Market conditions across a range of sectors began to gradually improve through the September quarter 2020, whilst the announcement of the COVID-19 vaccine and to some extent the US election in month of November boosted the expectations of a global economic recovery.
Leading into the February 2021 reporting season, the consensus expectations for the market was for a strong earnings and dividend recovery and the market did not disappoint. The charts below illustrate that EPS & DPS ‘upgrades’ beat ‘downgrades’ significantly across both the ASX200 and Small Caps.
Consensus expectations are anticipating a strong rebound in EPS and DPS for calendar year 2021 (off a low base) followed by reverting to more modest growth levels in 2022 and 2023.
In recent months, JANA has also observed a number of investment managers (value style in particular) identifying inflection points in the earnings of cyclical stocks which provides a watchpoint as a potential fundamental tailwind for the market should it lead to upside in EPS relative to 2022 and 2023 market consensus.
Sectors which are driving the DPS recovery include Financials and Materials which in aggregate represent 50% of the market capitalisation of the S&P/ASX 300 index.
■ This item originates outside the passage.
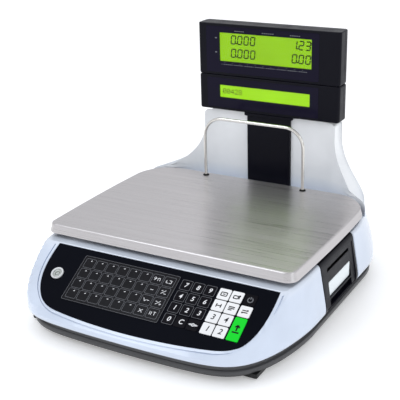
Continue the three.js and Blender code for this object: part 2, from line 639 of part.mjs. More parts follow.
function headShell(y0, y1, openFront, bottom, top, bottomCut, topCut) {
  const skin = prismAlongY(headOutline(bottom, top, bottomCut, topCut), y0, y1);
  const room = prismAlongY(headOutline(bottom, top, bottomCut, topCut, HEAD_WALL),
    openFront ? y0 - 1 : y0 + HEAD_WALL, openFront ? y1 - HEAD_WALL : y1 + 1);
  return skin.subtract(room);
}

function lcdOpening(lcd, y0, y1, grow) {
  return block(lcd.left - grow, lcd.right + grow, y0, y1, lcd.low - grow, lcd.high + grow);
}

function makeHead() {
  const poleRoom = poleBlock(GAP, HEAD_BOTTOM - 5, HEAD_BOTTOM + 9);
  const spineRoom = block(-SPINE_HALF_WIDTH - GAP, SPINE_HALF_WIDTH + GAP, HEAD_SPLIT_Y - 8, SPINE_REAR + GAP,
    HEAD_JOINT - 6, HEAD_JOINT + 6);
  const halves = [["front", HEAD_FRONT, HEAD_SPLIT_Y - 0.15], ["rear", HEAD_SPLIT_Y + 0.15, HEAD_BACK]];
  for (const [side, y0, y1] of halves) {
    const lower = headShell(y0, y1, side === "rear", HEAD_BOTTOM, HEAD_JOINT - 0.3, HEAD_FOOT_CORNER,
      HEAD_EDGE);
    const upper = headShell(y0, y1, side === "rear", HEAD_JOINT + 0.3, HEAD_TOP, HEAD_EDGE, HEAD_EDGE);
    const opening = (lcd) => lcdOpening(lcd, y0 - 9, y1 + 9, GAP);
    const lowerHalf = lower.subtract(poleRoom).subtract(spineRoom);
    addPiece("lower_head_" + side, side === "front" ? lowerHalf.subtract(opening(LOWER_LCD)) : lowerHalf,
      blackPlastic);
    addPiece("upper_head_" + side, upper.subtract(spineRoom).subtract(opening(UPPER_LCD)), blackPlastic);
  }
  const windowDepth = [0.3, 0.3 + WINDOW_SHEET];
  const lcdDepth = [0.3 + WINDOW_SHEET + 1, 9];
  const front = (depths) => depths.map((d) => HEAD_FRONT + d);
  addPiece("upper_window", lcdOpening(UPPER_LCD, ...front(windowDepth), 0), clearPlastic);
  addPiece("lower_window", lcdOpening(LOWER_LCD, ...front(windowDepth), 0), clearPlastic);
  addPiece("upper_lcd", lcdOpening(UPPER_LCD, ...front(lcdDepth), 3), lcdGreen);
  addPiece("lower_lcd", lcdOpening(LOWER_LCD, ...front(lcdDepth), 3), lcdGreen);
  addPiece("customer_window", lcdOpening(UPPER_LCD, HEAD_BACK - windowDepth[1], HEAD_BACK - 0.3, 0),
    clearPlastic);
  const spineClear = block(-POLE_HALF_WIDTH, POLE_HALF_WIDTH, 200, SPINE_REAR + GAP, 260, SPINE_TOP + 10);
  addPiece("customer_lcd", lcdOpening(UPPER_LCD, HEAD_BACK - 7, HEAD_BACK - lcdDepth[0], 3)
    .subtract(spineClear), lcdGreen);
}

// ---------------------------------------------------------------- printer cassette
const ROLL_CENTRE = [127, 59.5];
const ROLL_RADIUS = 29;
const ROLL_HALF_WIDTH = 30;
const CORE_RADIUS = 12;
const PLATEN_CENTRE = [167, 66];
const PLATEN_RADIUS = 6;
const SPOOL_CENTRE = [160, 38];
const SPOOL_RADIUS = 5;
const HEAD_PIVOT = [153.5, 82.3];
const SHAFT_RADIUS = 2.2;
const SHAFT_SIDES = 12;
const CHASSIS_TOP = 90.5;
const CHASSIS_SHEET = 2;
const CHASSIS_OUTER = CASE_HALF_WIDTH - BEZEL_DEPTH + GAP - 0.5;
const PLATE_Y = [BAY_FRONT + 8, BAY_REAR - 8]; // middles of the two side plates
const SHAFT_Y = [PLATE_Y[0] - 1.5, PLATE_Y[1] + 1.5];
const INSIDE_Y = [PLATE_Y[0] + 1.5, PLATE_Y[1] - 1.5];
const ROLL_Y = [CASSETTE_MIDDLE - ROLL_HALF_WIDTH, CASSETTE_MIDDLE + ROLL_HALF_WIDTH];

function makeCassetteBezel() {
  const x0 = CHASSIS_OUTER + 0.5;
  const cut = (depth, low, high) => block(depth, CASE_HALF_WIDTH + 9, CASSETTE_MIDDLE - SLOT_HALF_LENGTH,
    CASSETTE_MIDDLE + SLOT_HALF_LENGTH, low, high);
  const faceBlock = block(x0, CASE_HALF_WIDTH + 5, BAY_FRONT + GAP, BAY_REAR - GAP, CASE_BOTTOM, DECK_TOP);
  const hollow = block(x0 - 1, CASE_HALF_WIDTH - 14, BAY_FRONT + 4, BAY_REAR - 4, CASE_BOTTOM + WALL,
    DECK_TOP - WALL);
  return caseBody(0, CASE_BOTTOM, DECK_TOP).intersect(faceBlock).subtract(hollow)
    .subtract(cut(x0 - 2, SLOT_Z - SLOT_HALF_HEIGHT, SLOT_Z + SLOT_HALF_HEIGHT))
    .subtract(cut(CASE_HALF_WIDTH - FINGER_PULL.depth, FINGER_PULL.low, FINGER_PULL.high))
    .subtract(cut(CASE_HALF_WIDTH - CARD.depth - GAP, CARD.low - GAP, CARD.high + GAP));
}

function makeLabelCard() {
  const left = CASE_HALF_WIDTH - CARD.depth;
  return block(left, left + CARD.sheet, CASSETTE_MIDDLE - SLOT_HALF_LENGTH + GAP,
    CASSETTE_MIDDLE + SLOT_HALF_LENGTH - GAP, CARD.low, CARD.high);
}

function makeChassis() {
  const sheet = CHASSIS_SHEET / 2;
  let chassis = block(BAY_INNER + 1, CHASSIS_OUTER, PLATE_Y[0] - sheet, PLATE_Y[1] + sheet, CASSETTE_FLOOR,
    CASSETTE_FLOOR + CHASSIS_SHEET);
  for (const y of PLATE_Y) {
    chassis = chassis.add(block(BAY_INNER + 1, CHASSIS_OUTER, y - sheet, y + sheet, CASSETTE_FLOOR,
      CHASSIS_TOP));
    for (const centre of [PLATEN_CENTRE, SPOOL_CENTRE, HEAD_PIVOT]) {
      chassis = chassis.subtract(rod(SHAFT_RADIUS + GAP, "y", y - 2, y + 2, centre, SHAFT_SIDES));
    }
  }
  const hubs = [[PLATE_Y[0], CASSETTE_MIDDLE - 12], [CASSETTE_MIDDLE + 12, PLATE_Y[1]]];
  return hubs.reduce((all, ends) => all.add(rod(CORE_RADIUS, "y", ...ends, ROLL_CENTRE)), chassis);
}

function shaft(centre) {
  return rod(SHAFT_RADIUS, "y", ...SHAFT_Y, centre, SHAFT_SIDES);
}

function makeTakeUpSpool() {
  const flange = (y) => rod(9, "y", y, y + 1.6, SPOOL_CENTRE, 16);
  return rod(SPOOL_RADIUS, "y", ...INSIDE_Y, SPOOL_CENTRE, SHAFT_SIDES).add(shaft(SPOOL_CENTRE))
    .add(flange(ROLL_Y[0] - 2)).add(flange(ROLL_Y[1] + 0.4));
}

function makePrintHead() {
  const arm = block(HEAD_PIVOT[0] - 3, PLATEN_CENTRE[0] + 7, ...INSIDE_Y, 80.6, 84.2);
  const heater = block(PLATEN_CENTRE[0] - 5, PLATEN_CENTRE[0] + 5, ...ROLL_Y,
    PLATEN_CENTRE[1] + PLATEN_RADIUS + GAP, 81);
  return arm.add(heater).add(shaft(HEAD_PIVOT));
}

function makeCassette() {
  addPiece("cassette_bezel", makeCassetteBezel(), blackPlastic);
  addPiece("label_card", makeLabelCard(), paperWhite);
  addPiece("cassette_chassis", makeChassis(), zincSteel);
  addPiece("label_roll", rod(ROLL_RADIUS, "y", ...ROLL_Y, ROLL_CENTRE, 36)
    .subtract(rod(CORE_RADIUS + 0.6, "y", ROLL_Y[0] - 1, ROLL_Y[1] + 1, ROLL_CENTRE)), paperWhite);
  addPiece("platen_roller", rod(PLATEN_RADIUS, "y", ...INSIDE_Y, PLATEN_CENTRE).add(shaft(PLATEN_CENTRE)),
    rubberBlack);
  addPiece("take_up_spool", makeTakeUpSpool(), darkGreyPlastic);
  addPiece("print_head", makePrintHead(), castAluminium);
}

function makeFoot(name, x, y) {
  const pad = new THREE.LatheGeometry([[0, 0], [FOOT_RADIUS - 1, 0], [FOOT_RADIUS, 1.2], [FOOT_RADIUS, 4.4],
    [FOOT_RADIUS - 2, 6], [FOOT_STEM_RADIUS, 6], [FOOT_STEM_RADIUS, 21], [0, 21]]
    .map(([r, z]) => new THREE.Vector2(r, z)), 24);
  pad.rotateX(Math.PI / 2);
  pad.translate(x, y, 0);
  addPiece("foot_" + name, toSolid(pad), rubberBlack);
}

addPiece("base_tray", makeBaseTray(), darkGreyPlastic);
addPiece("upper_case", makeUpperCase(), glossWhite);
addPiece("rear_cover", makeRearCover(), glossWhite);
addPiece("power_inlet", makePowerInlet(), blackPlastic);
makeKeypad();
addPiece("load_cell", makeLoadCell(), castAluminium);
addPiece("main_board", block(...MAIN_BOARD), boardGreen);
addPiece("power_supply", block(...POWER_SUPPLY), zincSteel);
addPiece("pole", makePole(), blackPlastic);
addPiece("pole_bracket", makePoleBracket(), zincSteel);
makeHead();
addPiece("spider", makeSpider(), castAluminium);
addPiece("platter", makePlatter(), brushedSteel);
addPiece("guard_wire", makeGuardWire(), chromeWire);
makeCassette();
for (const [name, x, y] of FOOT_PLACES) makeFoot(name, x, y);

export default pieces;
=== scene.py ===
# Retail price scale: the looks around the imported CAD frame. Shapes below are drawn in millimetres.
import json
import math

import bmesh
import bpy
import numpy as np
from mathutils import Matrix, Vector


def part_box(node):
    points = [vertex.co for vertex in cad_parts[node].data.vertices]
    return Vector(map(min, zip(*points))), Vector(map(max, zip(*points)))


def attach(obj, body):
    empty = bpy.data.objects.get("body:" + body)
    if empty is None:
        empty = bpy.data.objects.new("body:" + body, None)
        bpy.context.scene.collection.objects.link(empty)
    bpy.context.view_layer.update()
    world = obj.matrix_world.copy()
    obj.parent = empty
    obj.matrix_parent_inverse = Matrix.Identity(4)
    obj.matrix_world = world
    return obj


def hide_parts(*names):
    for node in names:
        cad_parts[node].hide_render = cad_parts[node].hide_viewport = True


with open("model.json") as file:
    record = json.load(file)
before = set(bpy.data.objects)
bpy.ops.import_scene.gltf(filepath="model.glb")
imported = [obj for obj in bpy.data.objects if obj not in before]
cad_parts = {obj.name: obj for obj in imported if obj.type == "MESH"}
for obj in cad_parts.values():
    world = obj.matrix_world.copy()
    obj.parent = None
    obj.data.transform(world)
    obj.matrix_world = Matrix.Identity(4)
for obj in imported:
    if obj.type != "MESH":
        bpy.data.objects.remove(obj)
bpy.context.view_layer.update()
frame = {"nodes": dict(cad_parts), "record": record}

MM = 0.001
NODES = frame["nodes"]

# ---------------------------------------------------------------- sizes of the case, as in the CAD model
CASE_BOTTOM = 26
DECK_TOP = 96
WALL = 3
GAP = 0.4
KEYPAD_TILT = math.radians(30)
KEYPAD_TOP_Y = -133
KEYPAD_TOP_Z = 95
SHOULDER_Y = -74
FRONT_BOW = 10
REAR_CORNER_WIDTH = 98
REAR_CORNER_DEPTH = 155
OUTLINE_STEPS = 288
POLE_HALF_WIDTH = 36.5
POLE_FRONT = 199
POLE_REAR = 225
FEET = ("front_left", "front_right", "rear_left", "rear_right")
CASE_FRONT = -231
CASE_REAR = 231
FOOT_LEVELS = [  # height, half width, front, rear, depth of the rear corners
    (CASE_BOTTOM, 196.5, -224.5, 227.5, 118), (27, 198.3, -227.5, 229.3, 118),
    (29, 199.5, -229.8, 230.5, 119), (32, 200, -230.8, 231, 120),
]
SIDE_LEVELS = [  # height, half width, depth of the rear corners
    (36, 200, 120), (44, 199, 120), (50, 197.9, 121), (56, 196.9, 122), (62, 195.8, 124), (68, 194.8, 127),
    (74, 193.7, 131), (80, 192.7, 136), (84, 192, 140), (88, 191.3, 145), (91, 190.7, 149), (93, 190, 151.5),
    (94.5, 189.1, 153.5), (95.5, 187.9, 154.5), (DECK_TOP, 186.5, REAR_CORNER_DEPTH),
]
CASE_LEVELS = FOOT_LEVELS + [(z, half_width, CASE_FRONT, CASE_REAR, depth)
                             for z, half_width, depth in SIDE_LEVELS]
KEY_FIELD = (-110, 157, -86, -7)  # left, right, low and high on the keypad's plane
KEYPAD_PLANE = (Matrix.Translation(Vector((0, KEYPAD_TOP_Y, KEYPAD_TOP_Z)))
                @ Matrix.Rotation(KEYPAD_TILT, 4, "X"))


def span(node):
    """A CAD node's box in millimetres: x0, x1, y0, y1, z0, z1."""
    low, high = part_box(node)
    return [value / MM for pair in zip(low, high) for value in pair]


def keypad_span(node):
    """A CAD node's box in the keypad's own plane: x0, x1, y0, y1, z0, z1."""
    inverse = KEYPAD_PLANE.inverted()
    points = np.array([inverse @ (vertex.co / MM) for vertex in NODES[node].data.vertices])
    return [value for pair in zip(points.min(0), points.max(0)) for value in pair]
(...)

The chart below illustrates consensus expectations for EPS and DPS on a forward-looking basis from both sectors.
Materials DPS CY21 forward expectations are considerably higher driven primarily by the price of iron ore trading at record levels of US$165tonne. Consensus anticipate the price of iron ore reverting to US$100tonne over the coming years which leads to EPS and subsequently the yield growth rate declining from CY21 elevated levels.
Financials DPS is forecast to surge higher in CY21 off the COVID-impacted CY20 base, driven by the Major Banks for several underlying reasons. Feb-2021 reporting season saw three Majors provide quarterly updates on bad and doubtful debts which are much lower than what they had provisioned for in CY20. The over provisioning will be written back to profits with consensus expectations for a large proportion to be paid back to shareholders via dividends in CY21. Banks are also overcapitalised relative to APRA set capital requirements and as such are expected to return the excess capital through improved DPS or via on-market share buybacks (including franking credits).
The dividend yield of the S&P/ASX 300 is currently 3% and according to consensus estimates is expected to improve to 3.6% in CY21 and gradually improve further in 2022 & 2023. Importantly, the payout ratio of the market in CY21 remains consistent with the long term average of ~70% although is expected to decline in the coming years.